In einem lateinamerikanischen Land zu leben, heißt nicht nur, seine gewohnte Komfortzone aufzugeben und menschliche Nähe in jeglicher Form passieren zu lassen. Das Sardinengefühl in den öffentlichen Verkehrsmitteln, die ohrenbetäubende Lautstärke aller Verkehrsmittel sowie ein gerüttelt Maß an körperlicher Anteilnahme bei familiären Erzählungen – alles das ist die verlangte Grundtoleranz für ein Leben hier. Geschenkt. Man gewöhnt sich schnell daran.
Es heißt auch, das Gefühl für den eigenen Körper zu überdenken. Eine Sache, an die ich mich nicht so schnell gewöhnen kann und über deren Verankerung und Folgen in der Gesellschaft ich noch ein wenig nachdenken muss. Frauen werden hier nämlich seit frühester Kindheit trainiert, sich über das Aussehen zu definieren. Nicht nur werden weiblichen Kleinstkindern Ohrlöcher gestochen (ja, das gibt es auch rund ums Mittelmeer, ich weiß, aber ich halte das für absolut schrecklich), werden die Schuluniformen immer noch streng nach Geschlechtern getrennt und die Röcke der Schulmädchen überaus kurz geschneidert. Es werden auch früh Make Up und Haare optimiert, bis dann nach der ersten oder zweiten Schwangerschaft in besser situierten Kreisen Fett abgesaugt und Brust aufgebaut und in weniger begünstigten dann exzessiv gesportelt und gleichzeitig gehungert wird. Weiße Haare gelten als Distinktionsmerkmal für Unterschicht, Falten ebenso.

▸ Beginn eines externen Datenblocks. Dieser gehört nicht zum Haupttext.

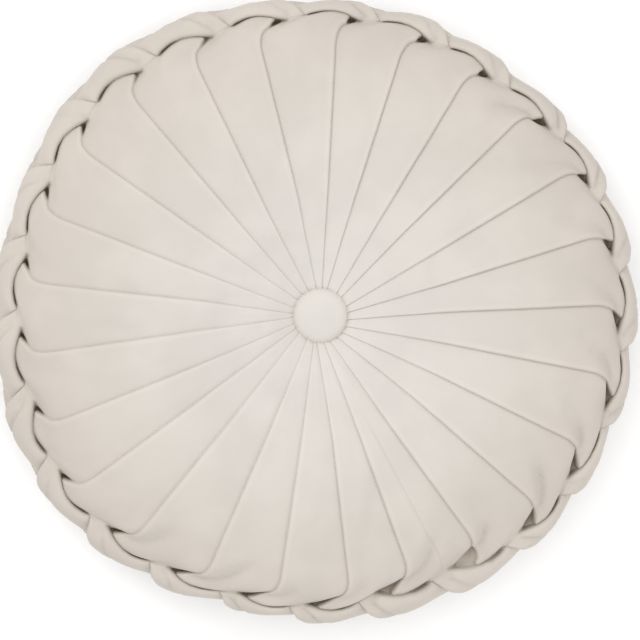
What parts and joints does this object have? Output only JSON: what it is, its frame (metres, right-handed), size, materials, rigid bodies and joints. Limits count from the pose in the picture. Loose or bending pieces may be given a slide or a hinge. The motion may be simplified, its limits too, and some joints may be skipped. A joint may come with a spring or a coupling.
{
  "type": "round pleated cushion",
  "caption": "Round filled cushion in ivory velvet, knife-pleated from a covered button on each face to a braided, smocked rim.",
  "frame": {"origin": "on the surface it lies on, under the middle of its box", "axes": "+Z from the back to the front face, through the buttons; +Y towards the top of the front as pictured; +X to its right"},
  "size_m": [0.4012, 0.3942, 0.1095],
  "materials": {
    "velvet": "matt short-pile velvet, ivory"
  },
  "bodies": {
    "root": {"cushion": "velvet", "button_front": "velvet", "button_back": "velvet"}
  },
  "joints": []
}
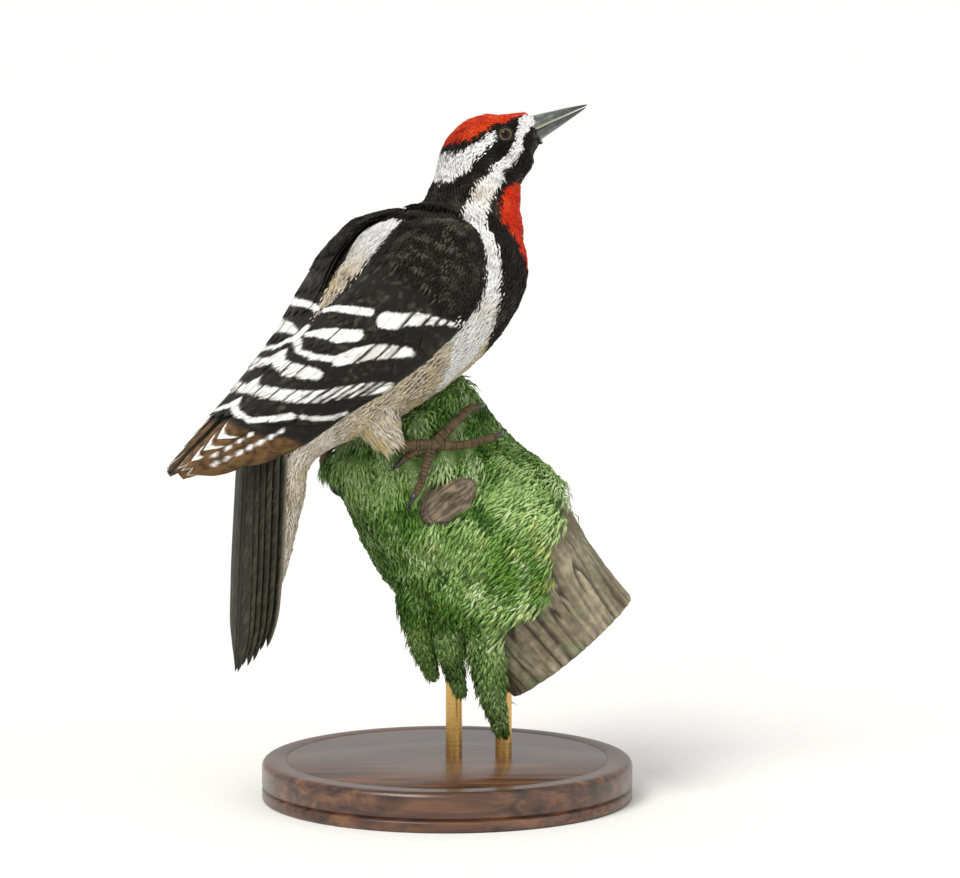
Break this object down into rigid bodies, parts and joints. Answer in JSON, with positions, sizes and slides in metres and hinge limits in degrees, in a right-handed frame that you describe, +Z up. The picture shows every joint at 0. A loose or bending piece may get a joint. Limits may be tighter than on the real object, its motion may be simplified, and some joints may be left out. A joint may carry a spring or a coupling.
{
  "type": "male yellow-bellied sapsucker woodpecker model on a mossy perch",
  "caption": "Still life-size model of a male sapsucker woodpecker clinging to a mossy branch stub, held on rods over a round wooden display base.",
  "frame": {"origin": "centre of the flat underside of the stand's round base", "axes": "+Z up, along the model's height; +X the way the bird's head points; -Y the side of the bird that faces the viewer"},
  "size_m": [0.1371, 0.1156, 0.2092],
  "materials": {
    "feather_head": "red, black and white head feathers",
    "feather_body": "black, white and buff body feathers",
    "feather_wing": "black wing feathers barred white",
    "feather_tail": "black tail feathers, buff coverts below",
    "bill": "slate horn, satin",
    "eye": "dark brown, wet gloss",
    "foot": "brown scaled skin",
    "claw": "dark horn",
    "bark": "weathered bark and bare wood",
    "moss": "tufted green moss",
    "base_wood": "dark turned wood, satin varnish",
    "rod": "brushed brass"
  },
  "bodies": {
    "root": {"head": "feather_head", "neck": "feather_body", "trunk": "feather_body", "thigh_right": "feather_body", "thigh_left": "feather_body", "wing_right": "feather_wing", "wing_left": "feather_wing", "tail": "feather_tail", "bill_upper": "bill", "bill_lower": "bill", "eye_right": "eye", "eye_left": "eye", "foot_right": "foot", "foot_left": "foot", "claw_right_front_outer": "claw", "claw_right_front_inner": "claw", "claw_right_back_outer": "claw", "claw_right_hallux": "claw", "claw_left_front_outer": "claw", "claw_left_front_inner": "claw", "claw_left_back_outer": "claw", "claw_left_hallux": "claw", "perch_branch": "bark", "perch_moss": "moss", "stand_base": "base_wood", "stand_rod_1": "rod", "stand_rod_2": "rod"}
  },
  "joints": []
}
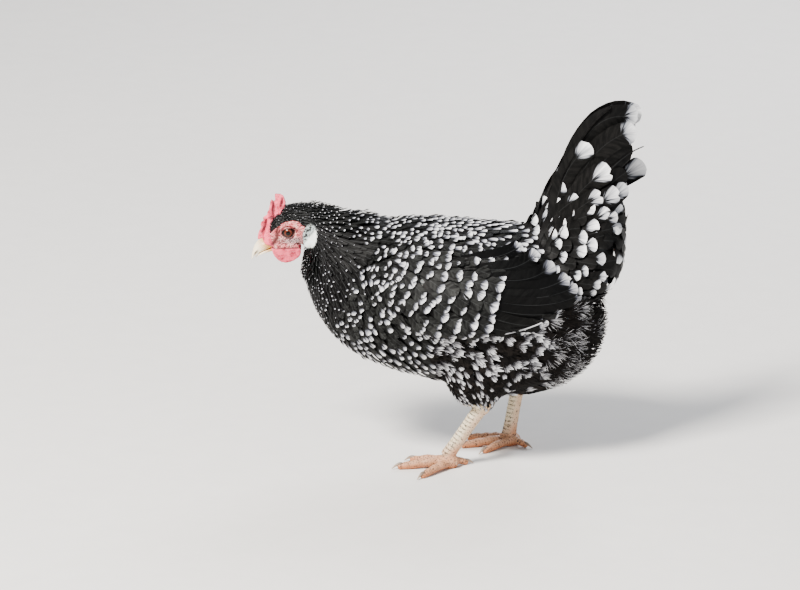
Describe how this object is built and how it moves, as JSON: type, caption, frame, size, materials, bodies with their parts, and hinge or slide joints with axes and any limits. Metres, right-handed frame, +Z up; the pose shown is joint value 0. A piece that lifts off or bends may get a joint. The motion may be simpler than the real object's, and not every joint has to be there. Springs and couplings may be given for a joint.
{
  "type": "hen",
  "caption": "Life-size standing hen with mottled black and white plumage, a low red comb and a tall folded tail, made as a still display model.",
  "frame": {"origin": "middle of the bounding box's base, on the floor between the feet", "axes": "+X towards the tail, so the hen faces -X; -Y is its left side; +Z up"},
  "size_m": [0.405, 0.1818, 0.3921],
  "materials": {
    "plumage": "soft black feathers with white tips",
    "red_skin": "finely grained bare skin",
    "white_lobe": "smooth pale skin",
    "horn": "pale polished horn",
    "eye": "wet amber eye with a black pupil",
    "leg": "pale scaled skin with dark flecks"
  },
  "bodies": {
    "root": {"trunk": "plumage", "neck": "plumage", "head": "plumage", "wing_left": "plumage", "wing_right": "plumage", "tail_coverts": "plumage", "tail_fan": "plumage", "thigh_left": "plumage", "thigh_right": "plumage", "comb": "red_skin", "wattle_left": "red_skin", "wattle_right": "red_skin", "earlobe_left": "white_lobe", "earlobe_right": "white_lobe", "beak_upper": "horn", "beak_lower": "horn", "claw_left_hallux": "horn", "claw_left_inner": "horn", "claw_left_middle": "horn", "claw_left_outer": "horn", "claw_right_hallux": "horn", "claw_right_inner": "horn", "claw_right_middle": "horn", "claw_right_outer": "horn", "eye_left": "eye", "eye_right": "eye", "shank_left": "leg", "shank_right": "leg", "pad_left": "leg", "pad_right": "leg", "toe_left_hallux": "leg", "toe_left_inner": "leg", "toe_left_middle": "leg", "toe_left_outer": "leg", "toe_right_hallux": "leg", "toe_right_inner": "leg", "toe_right_middle": "leg", "toe_right_outer": "leg"}
  },
  "joints": []
}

Alles in allem hat eine Frau in Lateinamerika schön zu sein, jung und gerne auch mit einem für die üblichen schlanken Figuren übermäßig großem Steiß ausgestattet. Dass dieser nicht auf Bäumen wächst – klar. Die Narben verschwinden in der Gesäßfalte und das Silikon sitzt. Oder wie der venezolanische Freund meinte: „Bei uns machen die Frauen klar, dass der Mann für ihre dauerhafte Schönheit zu zahlen hat. Dafür bekommen sie die Kinder und betutteln ihn.“ Nun ja. Muss ich halt selbst zahlen.*
Meine eigene Körperlichkeit hat hier zumindest einen Schub in Richtung Fitness erhalten. Die Wege zu Fuß sind lang, drei bis vier Kilometer täglich keine Seltenheit, es gibt ein eigenes Fitnessstudio im Haus und der Swimming Pool wartet auf wärmere Temperaturen und mich. Außerdem habe ich so viel getanzt wie seit 15 Jahren nicht mehr. Meine europäische Hüfte tut zwar nach einer Tanznacht bisweilen heftig weh, aber von der vom Verehrer bekrittelten Steifheit ist nichts mehr zu merken.
Die #metoo – Bewegung ist hier allerdings auch angekommen, durchaus mit der Aussage, dass das Aussehen einer Frau unerheblich sei für ihren Wert und den Respekt, der ihr entgegen gebracht werden muss. Man darf gespannt sein, ob sich das Bild ändert.